After students have viewed the clips, ask them to discuss the questions below in small groups. After students finish their discussions, invite various groups to share their answers.
- How did the color barrier — the so-called “Gentlemen’s Agreement” — prevent African American baseball players from playing in the majors before 1947?
- What barriers did Jackie Robinson and other African American players face while playing in the Negro Leagues?
- Why was it important to Branch Rickey that Jackie Robinson have strength of character?
- How did Mr. Rickey test Jackie Robinson’s character and what was the result?
Additional Extension Activities
- In 1949, two years after Jackie Robinson broke baseball’s color barrier, he and three others (Roy Campanella, Don Newcombe, and Larry Doby) became the first-ever African American players selected for an MLB All-Star Game. Have students conduct research on the event and write an essay describing how these ball players were chosen for the All-Star Game and why this was an important event for Major League Baseball and for the nation.
- Have students research a figure from the civil rights movement of the 1950s–1960s (e.g., Martin Luther King Jr.; Rosa Parks; or Melba Pattillo Beals). Have students write essays that describe the social and personal barriers they faced when they stood up to racism and how they met that challenge.

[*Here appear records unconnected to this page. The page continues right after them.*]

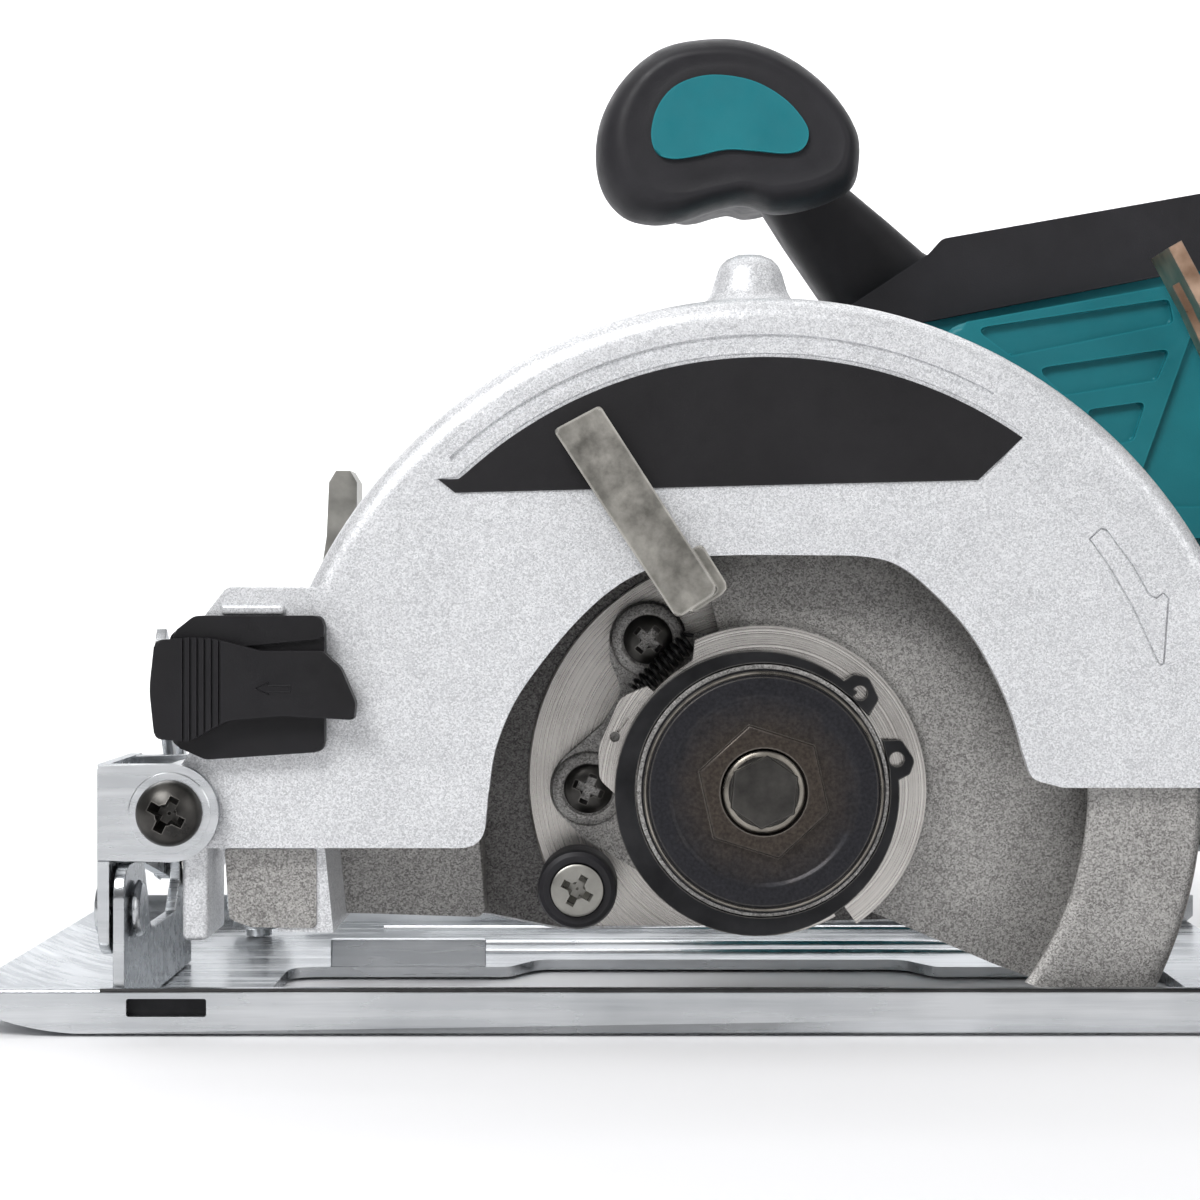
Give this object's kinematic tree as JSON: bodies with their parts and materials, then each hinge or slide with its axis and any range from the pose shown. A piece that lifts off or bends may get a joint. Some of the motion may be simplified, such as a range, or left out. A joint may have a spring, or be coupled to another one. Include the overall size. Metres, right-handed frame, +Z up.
{
  "type": "circular saw",
  "caption": "Cordless circular saw with a silver blade case, sprung lower guard, tilting base, depth strip, D-handle, front grip and slide-on battery. No blade fitted.",
  "frame": {"origin": "on the base's underside, straight below the spindle axis at rest, in the middle plane of the handle", "axes": "+X to the battery and the rear of the cut, -X to the toe of the base; -Y to the blade side, +Y to the motor; +Z up, the base underside at Z = 0"},
  "size_m": [0.3506, 0.1522, 0.1967],
  "materials": {
    "sparkle": "fine silver sparkle paint on a die casting",
    "cast": "bare die casting, dull grey and speckled",
    "zinc": "bright zinc plated pressed steel",
    "steel": "machined steel",
    "black_steel": "blackened steel",
    "flange": "turned steel with black oxide",
    "plastic": "black moulded plastic",
    "rubber": "matt black overmoulding",
    "teal": "teal moulded plastic, fine grain",
    "copper": "steel strip with a copper-tinted finish",
    "board": "potted circuit board"
  },
  "bodies": {
    "base": {"base_plate": "zinc", "front_bevel_plate": "zinc", "rear_bevel_plate": "zinc", "front_bevel_rivet": "zinc", "rear_bevel_rivet": "zinc"},
    "fence_screw": {"fence_screw": "zinc"},
    "bevel_frame": {"front_bracket": "zinc", "depth_pivot_screw": "black_steel", "depth_pivot_nut": "zinc", "bevel_clamp_bolt": "zinc", "depth_guide": "copper"},
    "bevel_lever": {"bevel_lever": "zinc"},
    "saw_body": {"depth_clamp_bolt": "zinc", "blade_case": "sparkle", "label_panel": "plastic", "front_housing": "plastic", "bearing_box": "cast", "box_screw_upper": "black_steel", "box_screw_lower": "black_steel", "box_screw_rear": "black_steel", "box_screw_bottom": "black_steel", "guard_bumper": "rubber", "bumper_screw": "steel", "circlip": "black_steel", "return_spring": "black_steel", "spindle_front_bearing": "steel", "spindle_rear_bearing": "steel", "motor_front_bearing": "steel", "motor_rear_bearing": "steel", "gear_housing": "cast", "motor_housing": "teal", "stator": "steel", "motor_end_cap": "plastic", "handle_left": "teal", "handle_right": "teal", "handle_overmould": "rubber", "front_grip": "rubber", "grip_inset_left": "teal", "grip_inset_right": "teal", "switch_unit": "plastic", "motor_controller": "board", "terminal_block": "plastic"},
    "depth_lever": {"depth_lever": "plastic"},
    "lower_guard": {"lower_guard": "cast", "guard_hub_ring": "steel", "guard_lever": "cast"},
    "spindle": {"spindle": "steel", "inner_flange": "flange", "outer_flange": "flange", "blade_bolt": "black_steel", "drive_gear": "steel"},
    "motor": {"armature": "steel", "cooling_fan": "plastic"},
    "front_slider": {"front_slider": "plastic"},
    "trigger": {"trigger": "plastic"},
    "lock_off_button": {"lock_off_button": "plastic"},
    "shaft_lock_button": {"shaft_lock_button": "plastic"},
    "battery": {"battery_case": "plastic", "battery_cells": "teal"},
    "battery_latch": {"battery_latch": "teal"}
  },
  "joints": [
    {"name": "fence_screw_turn", "type": "hinge", "parent": "base", "child": "fence_screw", "pos_m": [-0.113, 0.03, 0], "axis": [0, 0, 1], "range_deg": [0, 180]},
    {"name": "bevel", "type": "hinge", "parent": "base", "child": "bevel_frame", "pos_m": [0, -0.077, 0.022], "axis": [1, 0, 0], "range_deg": [0, 45]},
    {"name": "bevel_clamp", "type": "hinge", "parent": "bevel_frame", "child": "bevel_lever", "pos_m": [-0.1186, -0.02022, 0.02697], "axis": [-1, 0, 0], "range_deg": [0, 50]},
    {"name": "cutting_depth", "type": "hinge", "parent": "bevel_frame", "child": "saw_body", "pos_m": [-0.1128, 0, 0.0414], "axis": [0, -1, 0], "range_deg": [-6, 24]},
    {"name": "depth_clamp", "type": "hinge", "parent": "saw_body", "child": "depth_lever", "pos_m": [0.1132, -0.049, 0.0414], "axis": [-1, 0, 0], "range_deg": [0, 40]},
    {"name": "guard_swing", "type": "hinge", "parent": "saw_body", "child": "lower_guard", "pos_m": [0, 0, 0.045], "axis": [0, -1, 0], "range_deg": [-95, 20], "stiffness_Nm_per_rad": 0.06, "springref_deg": -108.86, "deforming": ["return_spring"]},
    {"name": "spindle_turn", "type": "hinge", "parent": "saw_body", "child": "spindle", "pos_m": [0, 0, 0.045], "axis": [0, 1, 0], "continuous": true},
    {"name": "motor_turn", "type": "hinge", "parent": "saw_body", "child": "motor", "pos_m": [0.02, 0, 0.075], "axis": [0, 1, 0], "continuous": true},
    {"name": "slider_travel", "type": "slide", "parent": "saw_body", "child": "front_slider", "axis": [-1, 0, 0], "range_m": [0, 0.006]},
    {"name": "trigger_press", "type": "slide", "parent": "saw_body", "child": "trigger", "axis": [0, 0, 1], "range_m": [0, 0.006], "stiffness_N_per_m": 600, "springref_m": -0.003},
    {"name": "lock_off_press", "type": "slide", "parent": "saw_body", "child": "lock_off_button", "axis": [0, 1, 0], "range_m": [-0.003, 0.003], "stiffness_N_per_m": 400},
    {"name": "shaft_lock_press", "type": "slide", "parent": "saw_body", "child": "shaft_lock_button", "axis": [1, 0, 0], "range_m": [0, 0.003], "stiffness_N_per_m": 800, "springref_m": -0.003},
    {"name": "battery_slide", "type": "slide", "parent": "saw_body", "child": "battery", "axis": [1, 0, 0], "range_m": [0, 0.06]},
    {"name": "battery_release", "type": "slide", "parent": "battery", "child": "battery_latch", "axis": [0, 0, 1], "range_m": [0, 0.005], "stiffness_N_per_m": 400, "springref_m": -0.002}
  ],
  "couplings": [
    {"joint": "motor_turn", "follows": "spindle_turn", "ratio": -3.8}
  ]
}
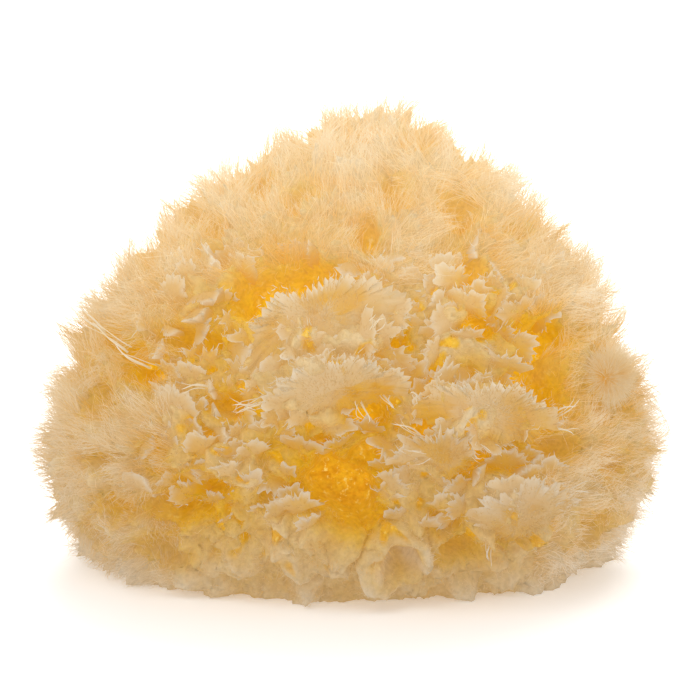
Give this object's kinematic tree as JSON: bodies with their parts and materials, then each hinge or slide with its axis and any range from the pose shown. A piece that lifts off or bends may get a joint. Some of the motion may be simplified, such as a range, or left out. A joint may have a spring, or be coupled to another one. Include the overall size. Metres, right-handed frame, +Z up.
{
  "type": "sea sponge",
  "caption": "Dry wool sea sponge for the bath: a rounded three-cornered dome of ragged fibrous tufts with open canals between them, cut flat at its base.",
  "frame": {"origin": "middle of the flat cut at the base, under the middle of the sponge's box", "axes": "+X to the right along the sponge's greatest width, -Y towards the viewer in front, +Z up out of the cut base"},
  "size_m": [0.152, 0.1156, 0.1111],
  "materials": {
    "sponge_fibre": "dry, soft and fibrous, cream at the tips and golden in the canals"
  },
  "bodies": {
    "root": {"sponge": "sponge_fibre"}
  },
  "joints": []
}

- Imagine you are Branch Rickey and you’ve just interviewed a young prospect named Jack Roosevelt Robinson (Jackie Robinson). Write a summary of that interview. Review the topics you discussed and write your impression of Jackie Robinson and the expectations you have for him both as a baseball player and a person.
- Teach the Learning About the History of the Negro Leagues for Grades 4–9 lesson to build student understanding of important milestones in the history of the Negro Leagues.